I absolutely agree august24!
The most 'beautiful/displayable' items my ds's brought home from playgroup were the ones I knew they'd had least personal involvement with, and certainly zero creative input!
I think a lot of parents would be happy to pay for the opportunity for their child to paint and have fun, and not have to cope with all the hassle themselves?
You do need to think carefully about marketing though, numbers you can cope with, and whether you need any assistants.
The idea of sitting having a relaxing coffee chatting with mates, feeding the baby whatever, is extremely attractive.
BUT if the reality actually involved assisting a toddler putting on a painting apron, being interrupted because the toddler needed help with some cutting out, being interrupted again because she needed to be accompanied to the loo, being interrupted again because the toddler couldn't manage the glue by herself, being interrupted AGAIN because she needed to go and wash her hands ... I might feel the experience had been mis-sold to me.
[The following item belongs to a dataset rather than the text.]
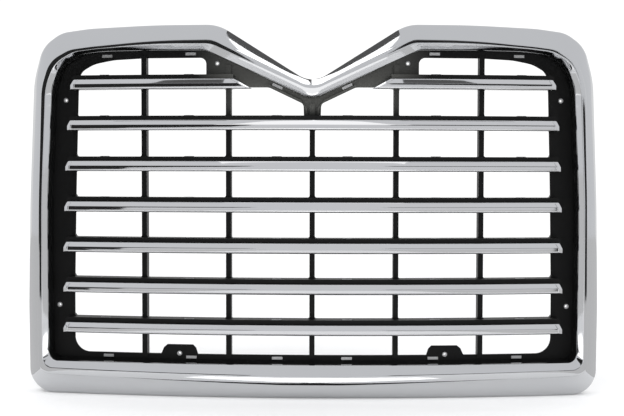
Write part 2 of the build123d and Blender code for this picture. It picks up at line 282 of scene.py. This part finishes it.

If you require parental participation (and I assume you do) you should make this clear.
The best sessions I have been to with toddlers have stated and required one-to-one adult hands-on assistance BUT have still been genuine creative products of toddlers, not adults iyswim.
Totally agree about being upfront about parents having to take responsibility for their kids - because I am not teaching art, simply facilitating and providing the ideas and the environment and the materials - I will of course get involved, but it's very much up to the mums to aid their kids. But is an environment whereby mums can meet each other and hopefully get a chance to get a cup of coffee to drink in between chats with other mums and helping their kids with sticking.